=== Problem statement ===
Copy out all the lines in the records that include the word "this".

=== Data for processing ===
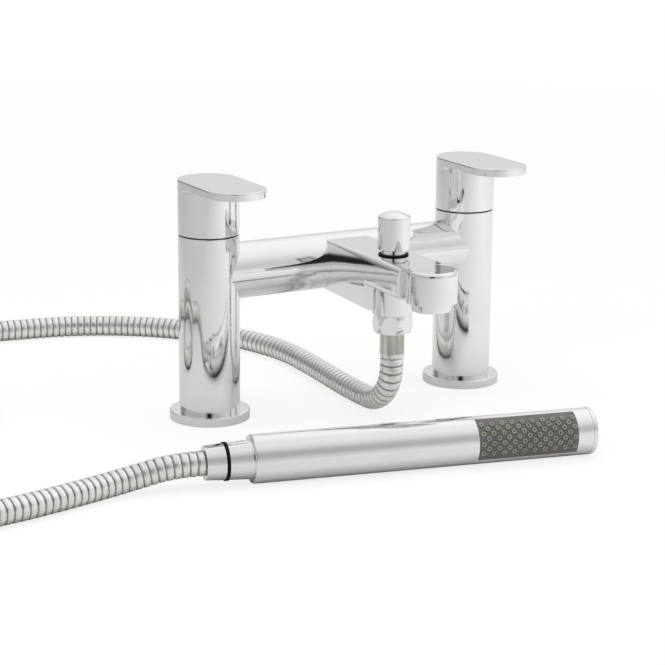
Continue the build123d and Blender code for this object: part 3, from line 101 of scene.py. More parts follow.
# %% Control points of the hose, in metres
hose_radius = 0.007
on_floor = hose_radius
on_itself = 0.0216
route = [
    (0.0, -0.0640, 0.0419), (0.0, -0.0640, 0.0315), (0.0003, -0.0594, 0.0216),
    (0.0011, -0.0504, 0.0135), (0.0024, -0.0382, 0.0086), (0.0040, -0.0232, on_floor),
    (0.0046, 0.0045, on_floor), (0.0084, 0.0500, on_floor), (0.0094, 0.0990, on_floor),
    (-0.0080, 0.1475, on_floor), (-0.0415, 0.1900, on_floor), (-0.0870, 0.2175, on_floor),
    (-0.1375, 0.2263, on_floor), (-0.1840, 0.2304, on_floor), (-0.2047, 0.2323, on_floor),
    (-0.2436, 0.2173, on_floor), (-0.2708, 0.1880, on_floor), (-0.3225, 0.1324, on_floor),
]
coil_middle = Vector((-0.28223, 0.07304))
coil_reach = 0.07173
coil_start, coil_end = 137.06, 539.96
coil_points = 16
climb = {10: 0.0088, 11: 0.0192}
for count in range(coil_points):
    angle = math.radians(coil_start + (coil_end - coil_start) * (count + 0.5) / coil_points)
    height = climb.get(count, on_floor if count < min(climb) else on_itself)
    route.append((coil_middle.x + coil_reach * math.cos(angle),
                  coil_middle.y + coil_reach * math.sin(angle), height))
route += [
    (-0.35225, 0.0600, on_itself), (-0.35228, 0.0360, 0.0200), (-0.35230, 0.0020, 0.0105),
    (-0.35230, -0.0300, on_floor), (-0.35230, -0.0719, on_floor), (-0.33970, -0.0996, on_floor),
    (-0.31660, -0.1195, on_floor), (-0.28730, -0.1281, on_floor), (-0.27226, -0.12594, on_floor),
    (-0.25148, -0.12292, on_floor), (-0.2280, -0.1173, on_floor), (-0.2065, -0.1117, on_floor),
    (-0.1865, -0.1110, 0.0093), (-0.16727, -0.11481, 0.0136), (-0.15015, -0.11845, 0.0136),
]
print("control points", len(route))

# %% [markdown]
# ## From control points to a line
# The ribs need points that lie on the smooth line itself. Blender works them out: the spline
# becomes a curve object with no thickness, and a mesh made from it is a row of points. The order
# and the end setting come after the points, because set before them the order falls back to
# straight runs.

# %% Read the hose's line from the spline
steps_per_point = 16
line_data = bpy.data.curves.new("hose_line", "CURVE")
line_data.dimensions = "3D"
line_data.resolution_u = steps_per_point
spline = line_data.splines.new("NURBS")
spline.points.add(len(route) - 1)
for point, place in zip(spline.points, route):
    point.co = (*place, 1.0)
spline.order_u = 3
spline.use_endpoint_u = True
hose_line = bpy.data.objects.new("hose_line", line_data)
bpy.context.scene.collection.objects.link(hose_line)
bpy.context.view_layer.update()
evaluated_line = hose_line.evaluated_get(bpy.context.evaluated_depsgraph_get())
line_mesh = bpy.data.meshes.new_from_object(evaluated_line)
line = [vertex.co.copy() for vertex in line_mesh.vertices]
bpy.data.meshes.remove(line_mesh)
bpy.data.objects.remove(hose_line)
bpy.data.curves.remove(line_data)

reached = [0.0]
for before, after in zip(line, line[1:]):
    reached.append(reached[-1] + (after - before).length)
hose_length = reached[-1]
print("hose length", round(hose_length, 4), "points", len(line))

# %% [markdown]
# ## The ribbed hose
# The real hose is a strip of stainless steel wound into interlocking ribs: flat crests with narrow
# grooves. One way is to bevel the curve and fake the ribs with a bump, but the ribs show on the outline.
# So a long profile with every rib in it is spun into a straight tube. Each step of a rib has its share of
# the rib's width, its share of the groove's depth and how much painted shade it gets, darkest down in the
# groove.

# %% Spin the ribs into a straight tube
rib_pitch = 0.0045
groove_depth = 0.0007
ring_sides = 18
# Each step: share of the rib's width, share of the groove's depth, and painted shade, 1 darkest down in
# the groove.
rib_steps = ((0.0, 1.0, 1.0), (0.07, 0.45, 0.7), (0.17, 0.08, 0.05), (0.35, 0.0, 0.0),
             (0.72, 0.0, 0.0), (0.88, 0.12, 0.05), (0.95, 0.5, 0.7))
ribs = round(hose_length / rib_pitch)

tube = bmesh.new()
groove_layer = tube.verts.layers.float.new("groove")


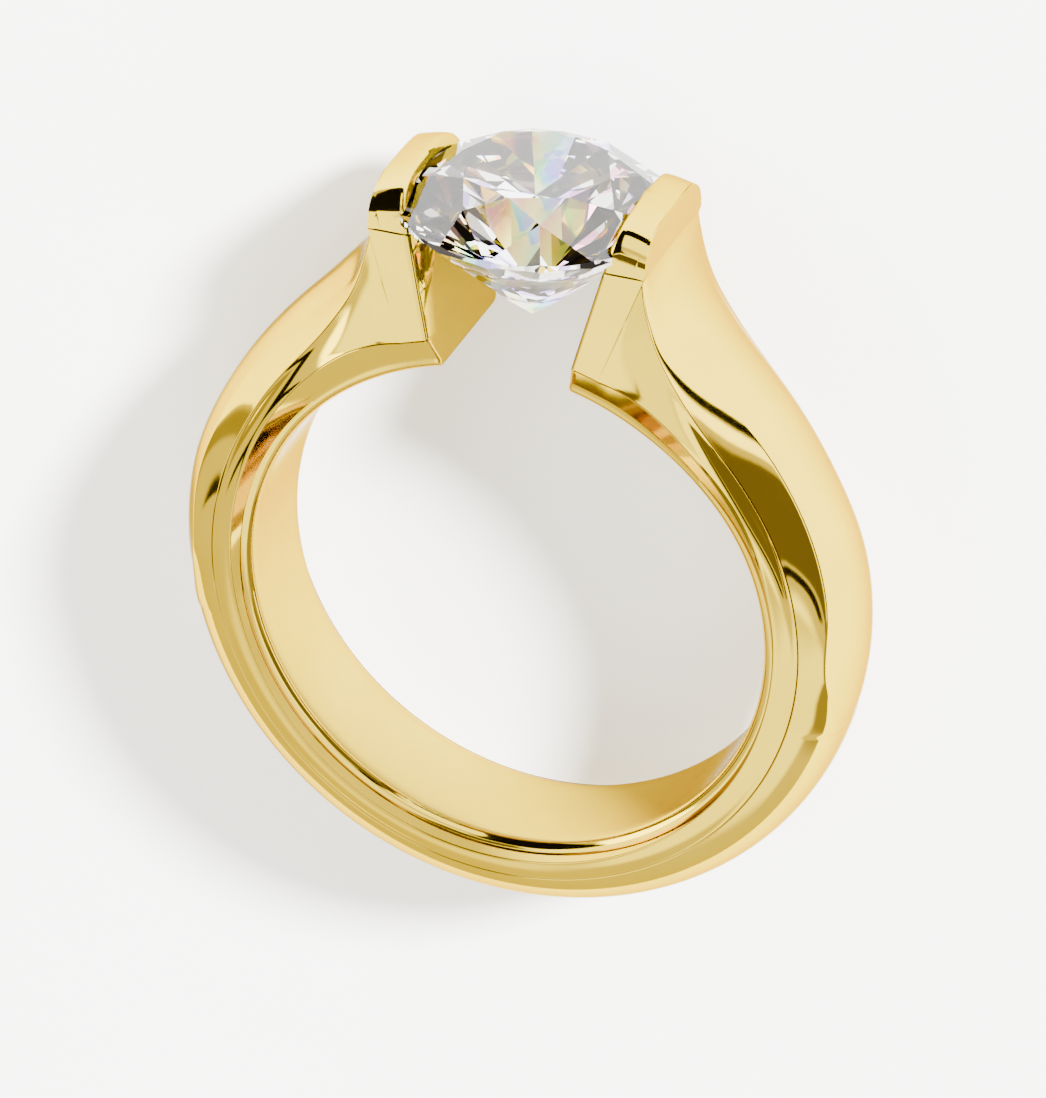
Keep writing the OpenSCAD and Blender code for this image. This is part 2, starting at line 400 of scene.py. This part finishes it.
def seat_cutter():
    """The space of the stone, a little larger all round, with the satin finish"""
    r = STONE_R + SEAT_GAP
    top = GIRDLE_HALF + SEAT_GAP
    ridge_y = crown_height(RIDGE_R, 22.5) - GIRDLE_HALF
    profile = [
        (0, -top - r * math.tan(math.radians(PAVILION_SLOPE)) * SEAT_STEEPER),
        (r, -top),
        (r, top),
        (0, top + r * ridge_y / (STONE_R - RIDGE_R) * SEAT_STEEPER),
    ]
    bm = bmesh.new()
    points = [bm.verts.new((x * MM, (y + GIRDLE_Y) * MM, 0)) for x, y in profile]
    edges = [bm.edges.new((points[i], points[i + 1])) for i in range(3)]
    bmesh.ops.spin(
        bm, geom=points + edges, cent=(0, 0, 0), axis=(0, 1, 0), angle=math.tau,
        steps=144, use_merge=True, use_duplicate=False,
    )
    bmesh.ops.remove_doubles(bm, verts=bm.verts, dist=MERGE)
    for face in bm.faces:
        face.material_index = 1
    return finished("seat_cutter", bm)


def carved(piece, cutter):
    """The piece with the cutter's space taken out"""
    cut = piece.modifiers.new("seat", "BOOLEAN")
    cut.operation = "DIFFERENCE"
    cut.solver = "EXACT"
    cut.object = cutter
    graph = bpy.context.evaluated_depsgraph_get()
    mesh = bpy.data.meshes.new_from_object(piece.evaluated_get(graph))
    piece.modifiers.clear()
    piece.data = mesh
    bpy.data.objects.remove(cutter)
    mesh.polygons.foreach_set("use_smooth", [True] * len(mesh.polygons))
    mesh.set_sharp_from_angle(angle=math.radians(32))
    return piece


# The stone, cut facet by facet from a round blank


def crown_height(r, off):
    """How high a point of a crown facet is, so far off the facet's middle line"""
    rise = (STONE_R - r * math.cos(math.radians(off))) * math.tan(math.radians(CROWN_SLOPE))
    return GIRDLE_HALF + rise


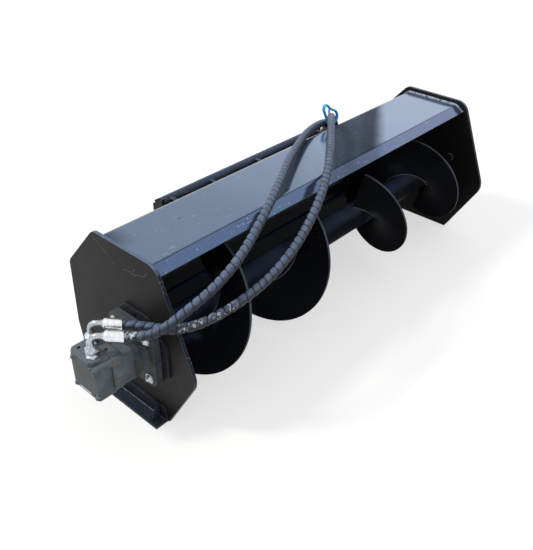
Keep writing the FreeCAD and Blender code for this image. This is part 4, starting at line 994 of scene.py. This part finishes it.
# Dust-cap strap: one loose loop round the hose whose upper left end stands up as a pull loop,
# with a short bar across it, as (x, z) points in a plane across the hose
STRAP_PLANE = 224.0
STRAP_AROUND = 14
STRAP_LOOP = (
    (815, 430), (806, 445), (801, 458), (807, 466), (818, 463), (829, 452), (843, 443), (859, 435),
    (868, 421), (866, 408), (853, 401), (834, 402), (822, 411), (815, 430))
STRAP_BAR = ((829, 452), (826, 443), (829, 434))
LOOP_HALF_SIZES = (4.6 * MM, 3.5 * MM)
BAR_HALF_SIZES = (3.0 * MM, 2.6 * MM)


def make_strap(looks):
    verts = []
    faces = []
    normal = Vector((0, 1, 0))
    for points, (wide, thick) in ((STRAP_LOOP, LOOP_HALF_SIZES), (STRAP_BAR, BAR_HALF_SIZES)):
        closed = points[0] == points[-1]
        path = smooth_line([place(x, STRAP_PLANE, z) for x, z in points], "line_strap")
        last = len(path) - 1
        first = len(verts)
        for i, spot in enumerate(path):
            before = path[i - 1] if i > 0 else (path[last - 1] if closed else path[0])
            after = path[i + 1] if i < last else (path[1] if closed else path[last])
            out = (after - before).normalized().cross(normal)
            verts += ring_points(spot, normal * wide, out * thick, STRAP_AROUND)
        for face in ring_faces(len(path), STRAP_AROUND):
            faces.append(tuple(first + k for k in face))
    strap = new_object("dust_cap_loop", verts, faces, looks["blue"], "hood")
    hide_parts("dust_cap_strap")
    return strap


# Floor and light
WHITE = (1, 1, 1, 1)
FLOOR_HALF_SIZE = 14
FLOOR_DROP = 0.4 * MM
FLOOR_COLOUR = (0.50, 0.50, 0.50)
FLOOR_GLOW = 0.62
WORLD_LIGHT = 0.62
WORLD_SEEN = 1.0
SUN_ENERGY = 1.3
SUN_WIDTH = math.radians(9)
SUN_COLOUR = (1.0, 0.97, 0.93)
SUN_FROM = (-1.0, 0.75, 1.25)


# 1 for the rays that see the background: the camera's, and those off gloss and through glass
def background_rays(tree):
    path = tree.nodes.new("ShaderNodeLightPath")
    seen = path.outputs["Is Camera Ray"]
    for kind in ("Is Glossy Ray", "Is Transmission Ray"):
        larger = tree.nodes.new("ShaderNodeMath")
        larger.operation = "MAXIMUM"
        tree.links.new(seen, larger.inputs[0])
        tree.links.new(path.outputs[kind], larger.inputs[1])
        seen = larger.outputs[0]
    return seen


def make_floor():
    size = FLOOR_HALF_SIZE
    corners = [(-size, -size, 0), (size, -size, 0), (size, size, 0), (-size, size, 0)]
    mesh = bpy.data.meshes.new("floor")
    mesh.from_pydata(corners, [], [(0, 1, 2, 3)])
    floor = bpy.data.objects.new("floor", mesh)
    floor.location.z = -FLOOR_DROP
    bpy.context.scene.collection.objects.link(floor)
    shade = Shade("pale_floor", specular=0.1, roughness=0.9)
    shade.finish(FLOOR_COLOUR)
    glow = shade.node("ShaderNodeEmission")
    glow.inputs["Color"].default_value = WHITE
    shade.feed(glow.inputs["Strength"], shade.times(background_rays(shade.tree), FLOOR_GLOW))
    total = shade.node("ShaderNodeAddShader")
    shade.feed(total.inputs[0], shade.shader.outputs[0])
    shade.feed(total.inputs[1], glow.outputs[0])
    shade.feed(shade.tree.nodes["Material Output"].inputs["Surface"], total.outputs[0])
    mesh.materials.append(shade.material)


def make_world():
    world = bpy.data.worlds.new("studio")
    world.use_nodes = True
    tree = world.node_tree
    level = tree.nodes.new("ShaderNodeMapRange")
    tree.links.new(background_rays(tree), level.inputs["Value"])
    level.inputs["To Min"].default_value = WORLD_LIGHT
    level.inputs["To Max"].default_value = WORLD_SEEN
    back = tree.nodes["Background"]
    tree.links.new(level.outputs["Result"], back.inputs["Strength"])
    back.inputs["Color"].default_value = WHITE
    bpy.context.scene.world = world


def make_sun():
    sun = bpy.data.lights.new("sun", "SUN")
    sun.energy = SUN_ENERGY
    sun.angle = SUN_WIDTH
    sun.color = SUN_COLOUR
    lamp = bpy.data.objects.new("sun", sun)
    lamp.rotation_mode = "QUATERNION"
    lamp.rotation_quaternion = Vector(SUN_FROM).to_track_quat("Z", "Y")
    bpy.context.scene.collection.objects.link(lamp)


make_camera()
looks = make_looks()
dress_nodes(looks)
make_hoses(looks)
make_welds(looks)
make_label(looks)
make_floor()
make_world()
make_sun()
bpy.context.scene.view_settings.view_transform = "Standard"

=== Finished answer ===
Continue the build123d and Blender code for this object: part 3, from line 101 of scene.py. More parts follow.
Keep writing the OpenSCAD and Blender code for this image. This is part 2, starting at line 400 of scene.py. This part finishes it.
Keep writing the FreeCAD and Blender code for this image. This is part 4, starting at line 994 of scene.py. This part finishes it.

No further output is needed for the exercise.